Just about everything you may have heard about The Raid is true: ‘Ong-Bak meets Die Hard‘, as Total Film pegged it (I think it was Empire who called it Die Hard Boiled, which I quite liked), it is one of the most breakneck, action-packed, frenetic, insanely violent and stupidly entertaining films of the year.
The set-up is simple: in Jakarta, Indonesia, Rama (Iko Uwais) is a new recruit in a SWAT team who are going to take down the drug lord who resides in a high-rise tenement, where he provides rooms for other criminals (who act as de facto security). The police are out of their depth, despite being a collection of heavily armed and highly trained individuals; things do not go to plan and it becomes a battle for survival. Then it’s all most non-stop action until the end.
Comparisons with the Thai film Ong-Bak are apt: in that, Tony Jaa made his breakout performance by displaying his muay Thai talents in a film that showed the action without cuts or gimmicks (and with all of the pain). In this film, Uwais demonstrates his talents at pencak silat, the Indonesian martial art (fairly similar to muay Thai in some respects), which is seen in long single takes, no CGI, bruises and all. There are some brutal yet fantastic set pieces, such as when Uwais is fighting off a large group in a corridor that is armed with machetes (echoes of the scene in Old Boy) that is exhilarating and unbelievable, and which will have you emitting ‘Oofs’ and ‘Ohs’ in empathy for the amazing stuntmen who suffer so much for our entertainment. And the film is like that pretty much throughout, with a few breathers for necessary plot exposition.

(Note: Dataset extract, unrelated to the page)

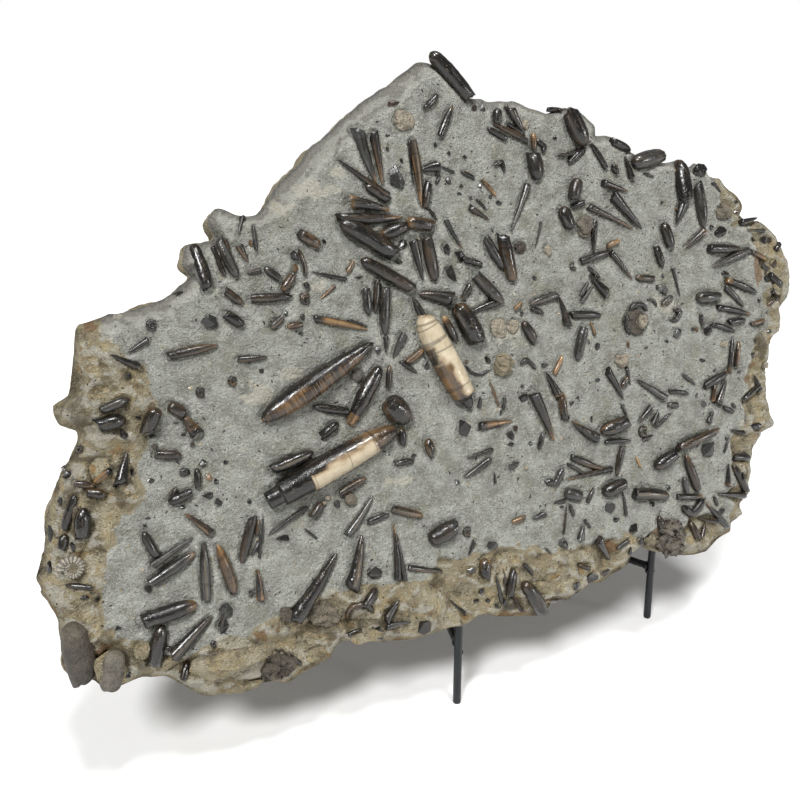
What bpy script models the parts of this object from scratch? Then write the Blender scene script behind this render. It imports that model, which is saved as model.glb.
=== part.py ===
"""A slab of marl crowded with belemnite rostra, leaning on a stand of black round bar.

Blender 4.5, metres, +Z up. The object faces -Y, with +X to its right. The slab is drawn in a frame of its
own, in millimetres: x to the right from the slab's left end, y up along the dressed face, z out of the face.
That frame is then leaned back and set on the stand. The floor is at z = 0 and the middle of the object's box
is at x = y = 0.
"""
import math

import bmesh
import bpy
from mathutils import Matrix, Vector

MM = 0.001

# Driving dimensions of the slab, in millimetres.
SLAB_THICKNESS = 72.0
BACK_CHAMFER = 12.0
BULGE_DEPTH = 50.0
LEAN_DEGREES = 14.0
FACE_FOOT = Vector((0.0, -14.0, 75.0))
FACE_FOOT_X = 370.0

# The slab's foot swells backwards over the left arm of the stand, which carries it.
HEEL_SWELL = 10.2
HEEL_X = 370.0
HEEL_REACH = 110.0

# The rim was read square on from a point this far in front of the face, over this place on it. What lies
# lower than the face stands wider than it was read, by its depth over that distance.
EYE_OVER = Vector((59.0, 313.0))
EYE_DISTANCE = 702.0

# Fit between pieces that touch, and the count of flats on the round pieces.
GAP = 0.3
ROSTRUM_SIDES = 8
BAR_SIDES = 12

# The stand, in millimetres from the left front leg's foot.
BAR_RADIUS = 4.0
POST_RADIUS = 5.0
LEFT_FOOT = Vector((0.0, 0.0, 0.0))
LEFT_LEG_TOP = Vector((0.0, 0.0, 94.0))
RIGHT_FOOT = Vector((266.8, 51.7, 0.0))
RIGHT_LEG_TOP = Vector((263.8, 51.7, 93.0))
ARM_HEIGHT = 66.0
LEFT_POST_X = 16.0
RIGHT_POST_X = 245.0
POST_FOOT_Y = 86.0
POST_FOOT_HEIGHT = 55.0
POST_TOP_RUN = 335.0
UPPER_CROSSBAR_SHARE = 0.90
LOWER_CROSSBAR_SHARE = 0.16
STRUT_SHARE = 0.76
REAR_FOOT_Y = 250.0
LEFT_REAR_FOOT_X = -55.0
RIGHT_REAR_FOOT_X = 300.0

# The broken rim, clockwise from the crest: x, y, depth of the outermost edge below the face, and the width
# of the slope between that edge and the face.
RIM = [
    (379, 531, 14, 10), (390, 527, 10, 8), (404, 514, 10, 8), (418, 503, 10, 8), (436, 498, 8, 8),
    (450, 500, 8, 8), (466, 498, 8, 8), (480, 493, 8, 8), (499, 489, 8, 8), (512, 492, 8, 8),
    (530, 492, 8, 8), (540, 485, 8, 8), (551, 476, 8, 8), (551, 466, 8, 8), (563, 466, 8, 8),
    (580, 460, 10, 8), (592, 452, 10, 8), (600, 447, 10, 8), (612, 446, 10, 8), (626, 441, 10, 8),
    (640, 441, 10, 8), (651, 442, 10, 8), (658, 434, 10, 8), (668, 439, 10, 8), (680, 436, 10, 8),
    (686, 426, 12, 9), (700, 422, 12, 10), (708, 415, 14, 11), (722, 405, 14, 12), (727, 392, 14, 12),
    (722, 384, 12, 11), (732, 378, 12, 11), (750, 377, 14, 12), (762, 369, 16, 12), (772, 361, 16, 12),
    (778, 351, 16, 12), (781, 335, 18, 12), (783, 318, 18, 12), (780, 303, 18, 12), (776, 289, 18, 12),
    (767, 281, 18, 12), (766, 262, 18, 12), (750, 249, 18, 12), (748, 235, 18, 12), (749, 222, 18, 12),
    (745, 196, 18, 12), (748, 180, 18, 12), (751, 165, 18, 12), (748, 154, 18, 12), (730, 149, 18, 12),
    (722, 140, 18, 12), (724, 130, 14, 12), (717, 116, 16, 12), (714, 102, 16, 12), (716, 89, 14, 12),
    (704, 80, 16, 12), (704, 68, 16, 12), (692, 60, 16, 12), (690, 51, 14, 12), (672, 47, 16, 12),
    (656, 36, 16, 12), (640, 35, 16, 12), (624, 39, 16, 12), (606, 43, 16, 12), (594, 49, 14, 10),
    (586, 55, 12, 10), (574, 57, 12, 10), (563, 51, 10, 10), (557, 41, 8, 9), (540, 36, 10, 9),
    (525, 30, 12, 9), (510, 30, 12, 9), (497, 26, 12, 9), (484, 20, 12, 9), (466, 22, 10, 9),
    (455, 11, 10, 9), (438, 13, 10, 9), (420, 17, 10, 9), (404, 21, 10, 9), (388, 24, 6, 6),
    (370, 18, 3, 4), (347, 19, 6, 6), (322, 17, 12, 9), (300, 20, 12, 9), (283, 22, 12, 9),
    (266, 28, 12, 9), (251, 31, 12, 9), (240, 20, 12, 9), (222, 13, 12, 9), (208, 9, 12, 9),
    (198, 6, 12, 9), (180, 10, 14, 10), (155, 7, 14, 10), (134, 10, 14, 10), (117, 20, 14, 10),
    (100, 36, 14, 10), (82, 41, 16, 12), (66, 37, 18, 12), (52, 36, 18, 12), (45, 46, 18, 12),
    (30, 51, 20, 12), (24, 65, 20, 13), (24, 104, 22, 14), (15, 125, 24, 14), (14, 138, 24, 14),
    (22, 160, 24, 14), (28, 188, 24, 14), (40, 215, 24, 13), (52, 229, 22, 12), (57, 246, 20, 11),
    (46, 253, 20, 11), (42, 265, 20, 11), (52, 272, 20, 12), (59, 290, 20, 12), (62, 315, 20, 12),
    (68, 328, 18, 12), (95, 334, 16, 11), (130, 342, 16, 10), (152, 353, 14, 8), (158, 360, 12, 7),
    (151, 369, 12, 7), (155, 384, 12, 7), (177, 386, 12, 7), (180, 391, 12, 7), (175, 404, 12, 7),
    (183, 412, 12, 7), (199, 406, 12, 7), (216, 406, 14, 8), (228, 420, 22, 13), (250, 442, 24, 15),
    (270, 462, 24, 15), (300, 484, 24, 15), (320, 499, 24, 15), (350, 517, 22, 14), (368, 528, 18, 12),
]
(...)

The other impressive aspect of this film is the assured touch from the relatively novice director: Gareth Evans is a Welsh man married to an Indonesian woman who discovered Uwais while doing a documentary on Indonesian martial arts. This is Evans’s third feature and his second with Uwais; they spent three months in pre-production for this film on the fight scenes alone (along with the actor who plays the drug lord’s psychopathic henchman, Mad Dog) and it was worth the effort. It’s an amazing achievement and combines the over-the-top action of Asian cinema with a more controlled approach to plotting from Western cinema (if you have watched any Asian cinema, you will be used to the balls-to-the-wall nature of the action scenes; however, the storytelling here is more streamlined and less bonkers than a lot of Asian films).
The film itself is hardly original, the dialogue is standard action stuff, there is no subtext (the good guys are good and the bad guys are very bad), and amazingly all the criminals residing in the building are experts in pencak silat as well (what are the chances?) but that’s not the point: if you want to see eye-popping action (stuff that made some gents behind me want to leave because they couldn’t handle it) in an extremely well-made film, you should see The Raid.